Software & Data Management

The 6-inch Siemens SIMATIC HMI touchscreen provides bilingual (English/Chinese) navigation, real-time trend graphs for all critical parameters, and password-protected access levels (Operator, Technician, Administrator). All system events—including valve actuations, sensor calibrations, and regeneration logs—are time-stamped and archived with SHA-256 checksum integrity verification. Data export supports USB mass storage and optional RS-485 Modbus TCP gateway for integration into centralized LIMS or MES platforms. Audit trail functionality meets ALCOA+ principles: attributable, legible, contemporaneous, original, accurate, complete, consistent, enduring, and available.

Applications

• Electrode fabrication for Li-, Na-, and solid-state batteries under controlled dew point conditions
• Handling of alkali-metal precursors (e.g., n-BuLi, LiAlH₄) and Grignard reagents requiring O₂/H₂O levels below detection limits
• In-situ characterization workflows: coupling with glovebox-integrated Raman spectrometers, SEM-EDS systems, or thermal gravimetric analyzers
• Thin-film deposition of metal halide perovskites where trace O₂ induces non-radiative recombination
• Encapsulation and packaging of OLED test substrates prior to hermetic sealing
• Long-term stability testing of catalysts under simulated operating atmospheres (e.g., N₂/H₂ mixtures at 5% H₂)

FAQ

What inert gases are compatible with the VGB-6 purification system?
N₂, Ar, and He are fully supported. Deoxygenation efficiency varies by carrier gas: N₂ yields fastest O₂ removal kinetics due to favorable diffusion and surface interaction with BASF catalyst; Ar requires longer stabilization time but offers superior thermal stability for high-temperature processes.
Can the glovebox be integrated with external vacuum or gas supply infrastructure?
Yes—the system includes standardized VCR fittings for inlet/outlet gas manifolds and a dedicated vacuum port compatible with Edwards pump interlocks.
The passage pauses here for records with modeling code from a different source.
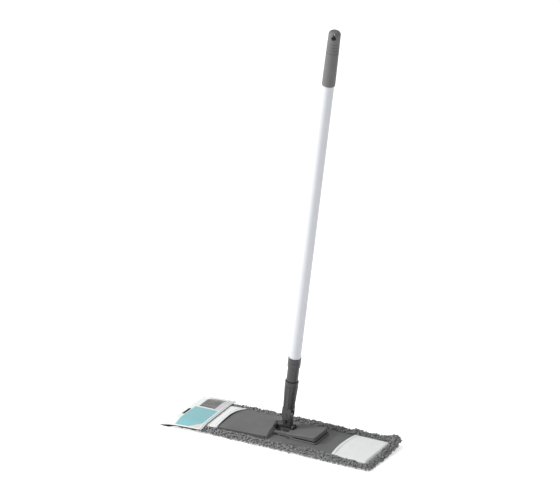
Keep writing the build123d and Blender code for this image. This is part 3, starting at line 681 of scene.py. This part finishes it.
def pile(name, spots, seed, size=1.0):
    """One piece with a loop of yarn at each spot, kept between the card's two panels and above the floor."""
    draw = random.Random(seed)
    vertices, faces, shades = [], [], []
    for point, normal in spots:
        points, shape, shape_shades = draw.choice(LOOP_SHAPES)
        tilt = Vector((draw.gauss(0, 0.28), draw.gauss(0, 0.28), draw.gauss(0, 0.2)))
        direction = (normal + tilt).normalized()
        spin = Matrix.Rotation(draw.uniform(0, 6.28), 3, "Z").to_quaternion()
        turn = direction.to_track_quat("Z", "Y") @ spin
        scale = size * draw.uniform(0.85, 1.15)
        tone = draw.uniform(0.6, 1.0)
        first = len(vertices)
        vertices += [point + turn @ (p * scale) for p in points]
        # Each loop's painted shade, times its random tone.
        shades += [max(shade * tone, 0) for shade in shape_shades]
        faces += [tuple(first + i for i in face) for face in shape]
    for vertex in vertices:
        ceiling = card_height(vertex.x, vertex.y) - 1.3 * MM
        over_leaf = vertex.x < LEAF_START + LEAF_LENGTH + 1 * MM
        ground = LEAF_CLEAR if over_leaf else 0.05 * MM
        vertex.z = max(min(vertex.z, ceiling), ground)
    piece = new_piece(name, vertices, faces, fibre)
    set_shade(piece, shades)
    return piece


def on_border(point, normal):
    return edge_distance(point.x, point.y) < 12 * MM and normal.z > -0.7


def on_sole(point, normal):
    return normal.z < -0.5 and edge_distance(point.x, point.y) > 2 * MM


border_spots = scatter(pad, LOOP_SPACING, on_border, 11)
sole_spots = scatter(pad, 4.6 * MM, on_sole, 12)
FOLD_ZONE = 30 * MM
zones = {
    "left": lambda p: p.x < FOLD_X - FOLD_ZONE,
    "fold": lambda p: abs(p.x - FOLD_X) <= FOLD_ZONE,
    "right": lambda p: p.x > FOLD_X + FOLD_ZONE,
}
loop_pieces = []
for number, (zone, inside) in enumerate(zones.items()):
    for side, here in (("front", lambda p: p.y < 0), ("back", lambda p: p.y >= 0)):
        spots = [spot for spot in border_spots if inside(spot[0]) and here(spot[0])]
        loop_pieces.append((zone, pile("border_loops_" + zone + "_" + side, spots, 20 + number)))
    spots = [spot for spot in sole_spots if inside(spot[0])]
    loop_pieces.append((zone, pile("sole_loops_" + zone, spots, 40 + number, 0.8)))
for zone, piece in loop_pieces:
    if zone == "fold":
        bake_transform(piece)
    else:
        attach(piece, "left_wing" if zone == "left" else "frame")
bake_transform(pad)
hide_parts("pad_left", "pad_right", "fringe_left", "fringe_right")

# ---------------------------------------------------------------- pockets


def pocket(name, node, mouth_at, floor_height):
    """A cloth pocket over a wing's end: a turned hem at its mouth, and sides tucked down beside the plate."""
    low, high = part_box(node)
    end = high.x + 3 * MM if high.x > 0 else low.x
    columns, rows = 50, 56
    half = high.y + 2.5 * MM
    vertices = []
    for i in range(columns + 1):
        for j in range(rows + 1):
            s, t = i / columns, 2 * j / rows - 1
            y = half * t
            mouth = mouth_at(y)
            x = mouth + (end - mouth) * s
            hem = smooth_step(s, 0.0, 0.02) * (1 - smooth_step(s, 0.085, 0.1))
            height = floor_height(x, y) + 0.5 * MM * hem
            height += 0.35 * MM * wander((x, y, 0), 17 * MM, 5) * min(1, 4 * (1 - abs(t)))
            height -= 3.2 * MM * smooth_step(abs(y), 44.5 * MM, half)
            height -= 3.2 * MM * smooth_step(abs(x), abs(end) - 4 * MM, abs(end))
            vertices.append((x, y, height))
    faces = []
    for i in range(columns):
        for j in range(rows):
            a = i * (rows + 1) + j
            face = (a, a + 1, a + rows + 2, a + rows + 1)
            faces.append(face[::-1] if end > 0 else face)
    piece = new_piece(name, vertices, faces, pocket_cloth)
    thicken = piece.modifiers.new("thickness", "SOLIDIFY")
    thicken.thickness = 0.5 * MM
    thicken.offset = 0
    apply_modifiers(piece)
    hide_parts(node)
    abs(end - mouth_at(0))
    return piece


def stitches(name, along, body):
    """A line of short thread stitches through points along the cloth."""
    vertices, faces = [], []
    for start, stop in along:
        axis = (stop - start).normalized()
        side = axis.cross(UP).normalized()
        over = side.cross(axis)
        first = len(vertices)
        for t in (0, 0.15, 0.5, 0.85, 1):
            centre = start.lerp(stop, t) + over * 0.35 * MM * math.sin(math.pi * t)
            radius = 0.28 * MM * (0.35 + 0.65 * math.sin(math.pi * t) ** 0.5)
            for k in range(6):
                angle = math.pi * k / 3
                vertices.append(centre + (side * math.cos(angle) + over * math.sin(angle)) * radius)
        for ring in range(4):
            for k in range(6):
                a = first + 6 * ring + k
                b = first + 6 * ring + (k + 1) % 6
                faces.append((a, b, b + 6, a + 6))
        faces.append(tuple(first + k for k in range(6))[::-1])
        faces.append(tuple(first + 24 + k for k in range(6)))
    piece = new_piece(name, vertices, faces, white_thread)
    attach(piece, body)
    return piece


plate_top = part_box("right_pocket")[0].z
COVER_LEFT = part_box("left_cover")[0].x
COVER_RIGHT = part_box("left_cover")[1].x
PLATE_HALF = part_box("left_plate")[1].y
RIGHT_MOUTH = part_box("right_pocket")[0].x


def right_mouth(y):
    """The right pocket's mouth bows towards the middle of the head."""
    return RIGHT_MOUTH - 5 * MM * (1 - (y / PLATE_HALF) ** 2)


def left_mouth(y):
    """The left pocket's mouth curves in over the cover at the back."""
    return COVER_LEFT - 1 * MM + 12 * MM * max(y / PLATE_HALF, 0) ** 2.2


def right_height(x, y):
    return plate_top + 0.55 * MM


def cover_surface(x, y):
    """The left cover's height, from its low end to its high one."""
    along = (x - COVER_LEFT) / (COVER_RIGHT - COVER_LEFT)
    side = (11.3 + 4.0 * along) * MM
    crown = (13.5 + 8.1 * along) * MM
    return side + (crown - side) * max(1 - (y / PLATE_HALF) ** 2, 0)


def left_height(x, y):
    """The left pocket climbs onto the cover's low end at its mouth, and stands a little proud of it."""
    flat = plate_top + 0.55 * MM
    near = smooth_step(x, COVER_LEFT - 18 * MM, COVER_LEFT - 1 * MM)
    on_cover = cover_surface(max(x, COVER_LEFT), y) + (0.7 + 1.3 * max(1 - (y / PLATE_HALF) ** 2, 0)) * MM
    return flat + (on_cover - flat) * near


right_cloth = pocket("right_pocket_cloth", "right_pocket", right_mouth, right_height)
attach(right_cloth, "frame")
left_cloth = pocket("left_pocket_cloth", "left_pocket", left_mouth, left_height)
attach(left_cloth, "left_wing")


def hem_line(mouth_at, height_at, inset):
    """Start and end of each stitch, across the head, beside a pocket's mouth."""
    pitch, count = 3.0 * MM, 29
    spans = []
    for k in range(count):
        ends = []
        for part in (0.12, 0.88):
            y = (k + part - count / 2) * pitch
            x = mouth_at(y) + inset
            ends.append(Vector((x, y, height_at(x, y) + 0.8 * MM)))
        spans.append(tuple(ends))
    return spans


stitches("right_hem_stitches", hem_line(right_mouth, right_height, 5.5 * MM), "frame")
stitches("left_hem_stitches", hem_line(left_mouth, left_height, -6 * MM), "left_wing")

# ---------------------------------------------------------------- floor, light and camera


def studio():
    floor = new_piece("floor", [(-25, -25, 0), (25, -25, 0), (25, 25, 0), (-25, 25, 0)], [(0, 1, 2, 3)])
    floor_finish = Shader("floor_finish", (0.9, 0.9, 0.9), 0.9)
    floor_finish.set("Emission Color", (1, 1, 1, 1))
    floor_finish.set("Emission Strength", 0.5)
    floor.data.materials.append(floor_finish.material)
    floor.location.z = -0.3 * MM
    world = bpy.data.worlds.new("studio")
    world.use_nodes = True
    world.node_tree.nodes["Background"].inputs["Color"].default_value = (1, 1, 1, 1)
    world.node_tree.nodes["Background"].inputs["Strength"].default_value = 0.52
    bpy.context.scene.world = world
    for name, place, size, power in (
        ("key", (-1.9, -1.2, 1.5), 0.7, 52),
        ("top", (-0.4, -0.6, 2.6), 1.4, 26),
    ):
        light = bpy.data.lights.new(name, "AREA")
        light.size = size
        light.energy = power
        lamp = bpy.data.objects.new(name, light)
        bpy.context.scene.collection.objects.link(lamp)
        lamp.location = place
        lamp.rotation_euler = (Vector((0, 0, 0.15)) - Vector(place)).to_track_quat("-Z", "Y").to_euler()


def camera():
    right = Vector((math.cos(CAMERA_AZIMUTH), math.sin(CAMERA_AZIMUTH), 0))
    back = Vector((math.sin(CAMERA_AZIMUTH) * math.cos(CAMERA_ELEVATION),
                   -math.cos(CAMERA_AZIMUTH) * math.cos(CAMERA_ELEVATION), math.sin(CAMERA_ELEVATION)))
    up = back.cross(right)
    aim = right * AIM_RIGHT + up * AIM_UP
    data = bpy.data.cameras.new("camera")
    data.lens = CAMERA_LENS
    data.sensor_width = 36
    data.clip_end = 100
    view = bpy.data.objects.new("camera", data)
    bpy.context.scene.collection.objects.link(view)
    view.matrix_world = Matrix.Translation(aim + back * CAMERA_DISTANCE) @ Matrix(
        (right, up, back)).transposed().to_4x4()
    bpy.context.scene.camera = view


studio()
camera()
bpy.context.scene.view_settings.view_transform = "Standard"
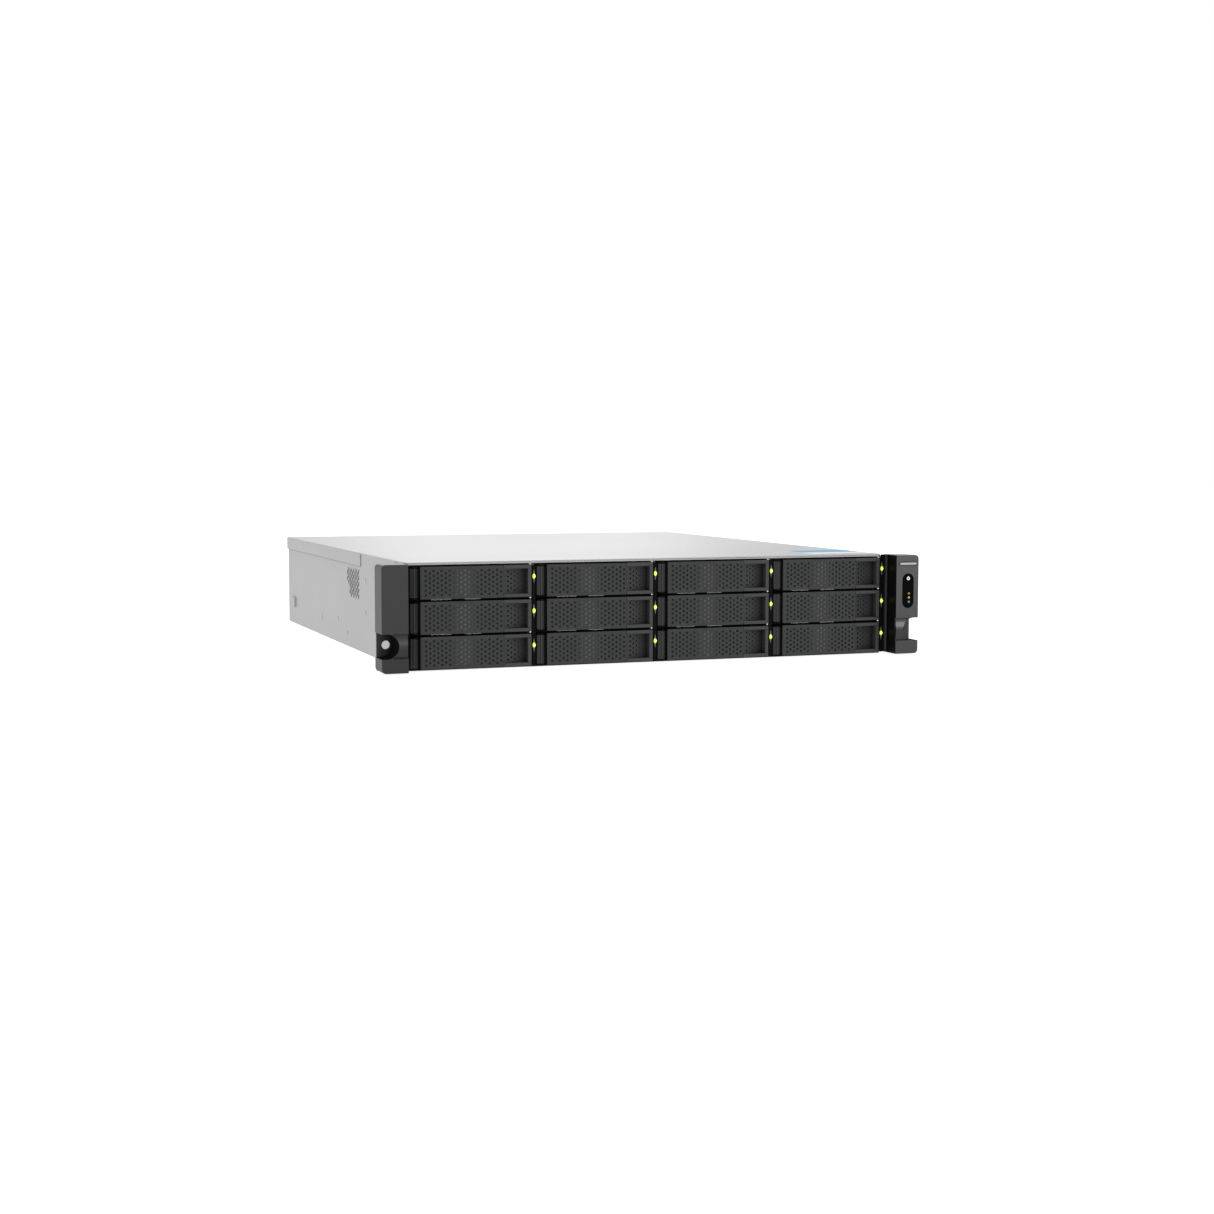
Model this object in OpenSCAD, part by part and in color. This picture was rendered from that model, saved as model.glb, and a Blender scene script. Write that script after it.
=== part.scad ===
// Rack-mount network storage chassis, two rack units high, with twelve
// hot-swap drive trays in four columns and three rows.
// Lengths are millimetres. +X is to the right of the front face, +Y runs
// to the rear, +Z is up. The origin is on the underside, midway across
// the ears and midway between the front of the ears and the rear handles.
// Inside the modules Y = 0 is the rack plane, the front face of the steel
// flanges, and place() moves that plane to its position in the frame.

/* [Rack] */
// Width over the two rack ears
panel_w = 482.6; // [482.0:0.1:483.4]
// Distance between the two rack screw holes
rack_hole_w = 465.1; // [464.5:0.1:465.7]
// Diameter of the rack screw holes
rack_hole_d = 7.0; // [6.5:0.1:7.2]
// Height of the rack screw holes above the underside
rack_hole_z = 22.0; // [21.5:0.1:22.5]

/* [Chassis] */
// Width of the chassis between the ears
case_w = 430.8; // [430.4:0.1:431.2]
// Height of the chassis
case_h = 88.0; // [87.8:0.1:88.6]
// Depth from the rack plane to the rear wall
case_d = 495.0; // [490:1:510]
// Thickness of the chassis sheet
sheet_t = 0.9; // [0.8:0.05:0.9]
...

Optional analog/digital I/O modules enable hardwired handshake with central plant SCADA systems.
How frequently must the purification media be regenerated?
Regeneration intervals depend on usage intensity and initial contamination load. Under typical lab operation (8 hrs/day, 5 days/week, minimal sample transfers), full regeneration is required every 6–12 months. The PLC monitors breakthrough indicators (rising O₂/H₂O slope, reduced pressure recovery rate) and alerts users proactively.
Is remote monitoring supported?
Standard configuration includes local HMI only. Remote access requires optional Ethernet-enabled PLC firmware upgrade and secure VPN tunneling—implemented per ISO/IEC 27001-aligned network segmentation policies.
What maintenance documentation is provided?
Each unit ships with a validated IQ/OQ protocol template, preventive maintenance checklist (quarterly glove inspection, biannual filter replacement, annual sensor calibration), and material certificates for all wetted parts (304 SS, butyl gloves, BASF/UOP media).